Absolutely! Many investors use both ETFs and mutual funds in their portfolios. A common approach is:
- Use mutual funds in tax-advantaged accounts like 401(k)s where tax efficiency matters less
- Use ETFs in taxable brokerage accounts for better tax treatment
- Choose whichever option has lower fees for the specific investment you want
Quick Comparison Table
- Trading: ETFs trade all day; mutual funds trade once daily
- Pricing: ETFs have real-time prices; mutual funds use end-of-day NAV
- Expense ratios: ETFs are typically lower
- Minimum investment: ETFs have no minimum; mutual funds often require $1,000+
- Tax efficiency: ETFs are generally better
- Automatic investing: Both options available at most brokers
Track All Your Fund Investments
Pro Trader Dashboard helps you monitor both ETFs and mutual funds in one place. See your complete portfolio allocation and track performance across all your investments.
Summary
Both ETFs and mutual funds are excellent tools for building a diversified portfolio.
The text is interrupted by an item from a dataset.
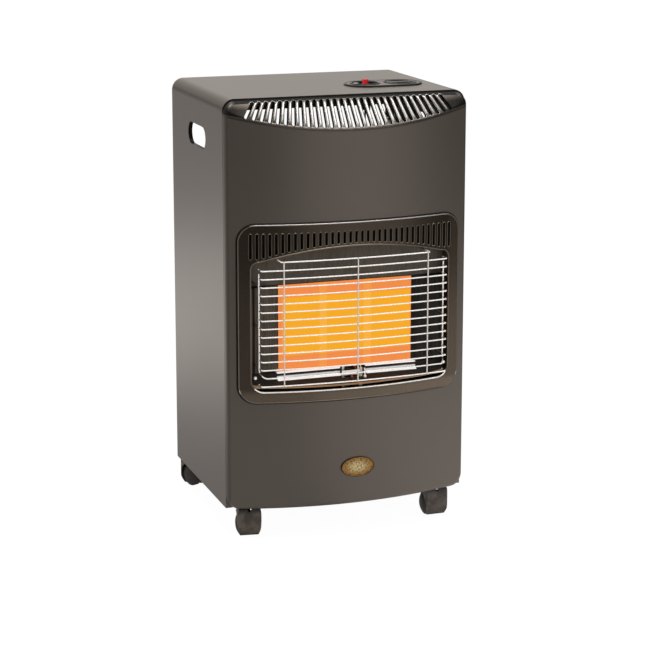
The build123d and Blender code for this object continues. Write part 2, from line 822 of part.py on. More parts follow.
# ------------------------------------------------------------------------------------------
# controls
# ------------------------------------------------------------------------------------------
def control_plate():
    outline = Pos(plate_centre_x, plate_centre_y, cabinet_top)
    body = extrude(outline * SlotOverall(control_length, control_width), control_thick)
    body = fillet(body.faces().sort_by(Axis.Z)[-1].edges(), control_thick * 0.6)
    wells = ((igniter_x, igniter_well_radius, well_depth),
             (knob_x, knob_well_radius, knob_well_depth))
    for x, radius, depth in wells:
        low = control_top - depth
        body += bar(radius + well_wall, (x, plate_centre_y, low - well_wall),
                    (x, plate_centre_y, cabinet_top + 1))
    for x, radius, depth in wells:
        low = control_top - depth
        body -= bar(radius, (x, plate_centre_y, low), (x, plate_centre_y, control_top + 1))
    body -= bar(neck_radius + fit_gap, (igniter_x, plate_centre_y, 0),
                (igniter_x, plate_centre_y, cabinet_top))
    return body - bar(spindle_radius + 2, (knob_x, plate_centre_y, 0),
                      (knob_x, plate_centre_y, cabinet_top))


def control_knob():
    top = control_top + knob_rise
    low = top - knob_height
    centre = (knob_x, plate_centre_y)
    body = bar(knob_radius, (*centre, low), (*centre, top))
    body = chamfer(body.faces().sort_by(Axis.Z)[-1].edges(), 1.2)
    pocket = bar(knob_radius - 3.5, (*centre, low + 3), (*centre, top + 1))
    pocket -= Pos(knob_x, plate_centre_y, top) * Box(3 * knob_radius, knob_grip, 3 * knob_height)
    body -= pocket
    return body - bar(spindle_radius + slip / 2, (*centre, low - 1), (*centre, spindle_top))


def control_spindle():
    centre = (knob_x, plate_centre_y)
    body = bar(spindle_radius, (*centre, plunger_low - 6), (*centre, spindle_top))
    return body + bar(spindle_radius + 2, (*centre, plunger_top), (*centre, plunger_top + 2))


def valve_plunger():
    centre = (knob_x, plate_centre_y)
    body = bar(plunger_radius, (*centre, plunger_low), (*centre, plunger_top))
    return body - bar(spindle_radius + slip, (*centre, 0), (*centre, cabinet_top))


def valve_body():
    centre = (knob_x, plate_centre_y)
    body = block(knob_x - valve_width / 2, knob_x + valve_width / 2, valve_y - valve_depth / 2,
                 valve_y + valve_depth / 2, valve_low, valve_low + valve_height)
    body = chamfer(body.edges().filter_by(Axis.Z), 4)
    body += bar(valve_neck_radius, (*centre, valve_low + valve_height - 1), (*centre, valve_top))
    bore_low = plunger_low - knob_travel - 8
    return body - bar(plunger_radius + slip, (*centre, bore_low), (*centre, cabinet_top))


def valve_bracket():
    seat = valve_low + valve_height
    half = (control_width - control_seat) / 2 + bracket_sheet
    top = cabinet_top - sheet
    left = knob_x - bracket_half
    right = knob_x + bracket_half
    body = block(left, right, valve_y - half, valve_y + half, seat, top)
    inner = half - bracket_sheet
    body -= block(left - 1, right + 1, valve_y - inner, valve_y + inner, seat + bracket_sheet, top + 1)
    tab = half + bracket_tab
    feet = block(left, right, valve_y - tab, valve_y + tab, top - bracket_sheet, top)
    body += feet - block(left - 1, right + 1, valve_y - inner, valve_y + inner, seat, top + 1)
    reach = valve_neck_radius + fit_gap
    return body - bar(reach, (knob_x, valve_y, 0), (knob_x, valve_y, top))


def igniter_body():
    centre = (igniter_x, plate_centre_y)
    floor = control_top - well_depth
    body = bar(igniter_radius, (*centre, igniter_foot), (*centre, floor - well_wall))
    body += bar(neck_radius, (*centre, floor - well_wall - 1), (*centre, floor + nut_height))
    return body - bar(button_radius + slip, (*centre, button_low - button_travel - 1),
                      (*centre, cabinet_top + 20))


def igniter_nut():
    floor = control_top - well_depth
    ring = Pos(igniter_x, plate_centre_y, floor) * RegularPolygon(neck_radius + 4, 6)
    body = extrude(ring, nut_height, dir=(0, 0, 1))
    return body - bar(neck_radius + slip / 2, (igniter_x, plate_centre_y, 0),
                      (igniter_x, plate_centre_y, cabinet_top + 20))


def igniter_button():
    centre = (igniter_x, plate_centre_y)
    body = bar(button_radius, (*centre, button_low), (*centre, control_top + button_rise))
    return fillet(body.faces().sort_by(Axis.Z)[-1].edges(), 1.2)


def supply_tube():
    points = [(knob_x, valve_y, valve_low), (knob_x, valve_y, valve_low - 45),
              (supply_x, burner_centre_y, valve_low - 60), (supply_x, burner_centre_y, rail_top)]
    return round_tube(tube_route(points, [pipe_bend, pipe_bend]), supply_radius)


def pilot_tube():
    x = pilot_places()[0]
    z = lead_heights()[0]
    points = [(x, -3, z), (x, lead_y, z), (pilot_tube_x, lead_y, z),
              (pilot_tube_x, lead_y, valve_low - 10), (pilot_tube_x, valve_y, valve_low + 24),
              (valve_right, valve_y, valve_low + 24)]
    return round_tube(tube_route(points, [5, 14, 20, 10]), pilot_tube_radius)


def hose_nozzle():
    back = valve_y + valve_depth / 2
    z = valve_low + valve_height / 2
    body = bar(8, (knob_x, back, z), (knob_x, back + 8, z))
    return body + bar(nozzle_radius, (knob_x, back + 7, z), (knob_x, back + 8 + nozzle_length, z))


# ------------------------------------------------------------------------------------------
# castors
# ------------------------------------------------------------------------------------------
def castor_places():
    # name, x, y of the swivel axis, and the turn that points the wheels away from the middle
    return (("front_left", -castor_front_x, castor_front_y, front_left_turn),
            ("front_right", castor_front_x, castor_front_y, 0),
            ("rear_left", -castor_rear_x, castor_rear_y, rear_left_turn),
            ("rear_right", castor_rear_x, castor_rear_y, 180))


def wheel_bar(radius, x0, x1):
    return bar(radius, (x0, -castor_trail, wheel_radius), (x1, -castor_trail, wheel_radius))


def barrel_outline(inset):
    # the hood seen from the front: narrow at the floor, widest above the axle
    foot = hood_foot_half - inset
    belly = hood_belly_half - inset
    head = hood_head_half - inset
    high = hood_high - inset
    right = ThreePointArc((foot, hood_low), (belly, hood_belly_z), (head, high))
    left = ThreePointArc((-head, high), (-belly, hood_belly_z), (-foot, hood_low))
    caps = Line((head, high), (-head, high)) + Line((-foot, hood_low), (foot, hood_low))
    return make_face(right + left + caps)


def hood_blank(inset):
    reach = wheel_radius + hood_gap + hood_wall - inset
    front = -castor_trail - reach
    back = -castor_trail + hood_wall
    low = Pos(-castor_trail, wheel_radius) * Circle(reach)
    low -= Pos(reach - castor_trail + hood_wall, 0) * Rectangle(2 * reach, 6 * reach)
    high = Pos((front + back) / 2, (wheel_radius + hood_high - inset) / 2) * Rectangle(
        back - front, hood_high - inset - wheel_radius)
    side_view = extrude(Plane.YZ * (low + high), hood_belly_half + 1, both=True)
    front_view = front_prism(barrel_outline(inset), front - 1, back + 1)
    half = hood_belly_half - inset
    plan = Pos(0, front + 2 * reach) * RectangleRounded(2 * half, 4 * reach, hood_corner - inset)
    return side_view & front_view & extrude(plan, hood_high + 1)


def castor_hood():
    shell = hood_blank(0) - hood_blank(hood_wall)
    shell -= block(-wheel_radius, wheel_radius, -castor_trail, 2 * castor_trail, -1, hood_high - hood_wall)
    shell -= wheel_bar(wheel_radius + hood_gap, -2 * wheel_radius, 2 * wheel_radius)
    notch_z = hood_high - hood_wall
    front = -castor_trail - 2 * wheel_radius
    shell -= bar(hood_notch, (0, front, notch_z), (0, -castor_trail - wheel_radius / 2, notch_z))
    half = web_width / 2
    web = wheel_bar(wheel_radius + hood_gap + hood_wall / 2, -half, half)
    web -= block(-half - 1, half + 1, -3 * castor_trail, castor_trail, -castor_trail, hood_low + 3)
    web -= block(-half - 1, half + 1, 0, castor_trail, -1, hood_high)
    neck = block(-half, half, -castor_trail + hood_wall, 0, wheel_radius, hood_high)
    neck -= wheel_bar(wheel_radius, -half - 1, half + 1)
    boss = bar(boss_radius, (0, 0, boss_low), (0, 0, boss_top))
    roof = block(-boss_radius, boss_radius, -castor_trail, 0, hood_high - hood_wall, hood_high)
    body = shell.fuse(web, neck, boss, roof)
    body -= bar(pin_radius + slip, (0, 0, pin_low), (0, 0, cabinet_top))
    return body - wheel_bar(axle_radius, -web_width, web_width)


def castor_axle():
    reach = web_width / 2 + wheel_width - 4
    return wheel_bar(axle_radius, -reach, reach)


def castor_wheel(side):
    inner = web_width / 2 + fit_gap
    outer = inner + wheel_width - fit_gap
    rim = wheel_radius
    bore = axle_radius + slip
    blind = outer - 3
    crown = outer + wheel_dome
    tread = Polyline((inner, bore), (inner, rim - 1), (inner + 1, rim), (outer - 1.5, rim))
    shoulder = ThreePointArc((outer - 1.5, rim), (outer - 0.5, rim - 0.4), (outer, rim - 1.5))
    dome = ThreePointArc((outer, rim - 1.5), (outer + wheel_dome * 0.75, rim * 0.55),
                         (crown, hub_radius))
    hub = Polyline((crown, hub_radius), (crown, 0), (blind, 0), (blind, bore), (inner, bore))
    body = revolve(make_face(tread + shoulder + dome + hub), Axis.X)
    if side < 0:
        body = Rot(0, 0, 180) * body
    return Pos(0, -castor_trail, wheel_radius) * body


def castor_socket():
    top = cabinet_foot + tray_rise
    half = socket_side / 2
    body = block(-half, half, -half, half, top - socket_thick, top)
    for x, y in socket_screw_places():
        body -= bar(screw_radius + slip, (x, y, top - 5), (x, y, top + 1))
    return body + bar(pin_radius, (0, 0, pin_low + fit_gap), (0, 0, top - socket_thick))


def socket_screw_places():
    reach = socket_side / 2 - 5
    return ((-reach, -reach), (reach, reach), (-reach, reach), (reach, -reach))


def socket_screws():
    top = cabinet_foot + tray_rise
    group = []
    for name, x, y, turn in castor_places():
        for dx, dy in socket_screw_places():
            head = bar(screw_head_radius, (x + dx, y + dy, top - socket_thick - 1.6),
                       (x + dx, y + dy, top - socket_thick))
            shank = bar(screw_radius, (x + dx, y + dy, top - socket_thick - 0.5),
                        (x + dx, y + dy, top - 0.1))
            group.append(head + shank)
    return Compound(children=group)


# ------------------------------------------------------------------------------------------
# write every piece
# ------------------------------------------------------------------------------------------
os.makedirs("parts", exist_ok=True)
for make in (cabinet_wrap, front_panel, surround, wire_guard, front_badge, base_tray, rear_cover,
             burner_plate, heat_shield, plaque_frame, reflector_top, reflector_bottom, gas_rail,
             injectors, pilot_bracket, pilot_burner, thermocouple, spark_electrode,
             ignition_lead, control_plate, control_knob, control_spindle, valve_plunger,
             valve_body, valve_bracket, igniter_body, igniter_nut, igniter_button, supply_tube,
             pilot_tube, hose_nozzle, socket_screws):
    save(make.__name__, make())
save("reflector_left", reflector_side(-1))
save("reflector_right", reflector_side(1))
for i, place in enumerate(("left", "centre", "right")):
    save(f"plaque_{place}", plaque(i))
    save(f"burner_{place}", burner(i))
for name, x, y, turn in castor_places():
    swivel = Pos(x, y, 0) * Rot(0, 0, turn)
    save(f"castor_hood_{name}", swivel * castor_hood())
    save(f"castor_axle_{name}", swivel * castor_axle())
    save(f"castor_wheel_a_{name}", swivel * castor_wheel(-1))
    save(f"castor_wheel_b_{name}", swivel * castor_wheel(1))
    save(f"castor_socket_{name}", Pos(x, y, 0) * castor_socket())
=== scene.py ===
import bpy
import bmesh
import json
import math
from mathutils import Matrix, Vector


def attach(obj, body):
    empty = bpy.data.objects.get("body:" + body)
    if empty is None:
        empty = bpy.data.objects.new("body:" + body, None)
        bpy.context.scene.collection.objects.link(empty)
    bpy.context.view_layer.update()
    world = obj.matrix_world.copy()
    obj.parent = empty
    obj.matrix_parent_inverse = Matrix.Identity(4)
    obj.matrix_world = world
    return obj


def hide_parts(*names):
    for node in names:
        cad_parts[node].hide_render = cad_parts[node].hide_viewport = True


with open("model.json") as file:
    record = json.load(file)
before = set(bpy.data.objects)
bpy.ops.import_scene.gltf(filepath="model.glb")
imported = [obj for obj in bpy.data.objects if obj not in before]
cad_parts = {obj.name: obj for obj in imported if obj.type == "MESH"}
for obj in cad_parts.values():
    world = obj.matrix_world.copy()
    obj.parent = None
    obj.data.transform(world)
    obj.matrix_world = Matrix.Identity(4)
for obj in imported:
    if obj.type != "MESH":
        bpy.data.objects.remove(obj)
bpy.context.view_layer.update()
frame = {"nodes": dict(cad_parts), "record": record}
parts = frame["nodes"]
seamY = -0.156027       # where the sides end and the front begins, in metres as all sizes here
print("frame loaded:", len(parts), "nodes")


class Wire:
    # one output of a node, so that shader maths can be written as plain sums
    def __init__(self, tree, socket):
        self.tree = tree
        self.socket = socket

    def math(self, operation, *values):
        node = self.tree.nodes.new("ShaderNodeMath")
        node.operation = operation
        for slot, value in zip(node.inputs, values):
            if isinstance(value, Wire):
                self.tree.links.new(value.socket, slot)
            else:
                slot.default_value = value
        return Wire(self.tree, node.outputs[0])

    def __add__(self, other):
        return self.math("ADD", self, other)

    def __radd__(self, other):
        return self.math("ADD", other, self)

    def __sub__(self, other):
        return self.math("SUBTRACT", self, other)

    def __rsub__(self, other):
        return self.math("SUBTRACT", other, self)

    def __mul__(self, other):
        return self.math("MULTIPLY", self, other)

    def __rmul__(self, other):
        return self.math("MULTIPLY", other, self)

    def __truediv__(self, other):
        return self.math("DIVIDE", self, other)

    def __rtruediv__(self, other):
        return self.math("DIVIDE", other, self)

    def __pow__(self, other):
        return self.math("POWER", self, other)

    def __neg__(self):
        return self.math("MULTIPLY", self, -1.0)

    def size(self):
        return self.math("ABSOLUTE", self)

    def sign(self):
        return self.math("SIGN", self)

    def below(self, other):
        return self.math("LESS_THAN", self, other)

    def most(self, other):
        return self.math("MAXIMUM", self, other)

    def least(self, other):
        return self.math("MINIMUM", self, other)

    def fract(self):
        return self.math("FRACT", self)

    def clamped(self):
        return self.most(0.0).least(1.0)

    def soft(self, low, high):
        # 0 below low and 1 above high, eased between them
        step = ((self - low) / (high - low)).clamped()
        return step * step * (3.0 - 2.0 * step)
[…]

ETFs generally offer lower costs, better tax efficiency, and more trading flexibility. Mutual funds may be preferable for automatic investing in retirement accounts or when you want active management. The best choice depends on your specific situation, investment goals, and where you are investing. For most individual investors in taxable accounts, ETFs are the better choice due to their cost and tax advantages.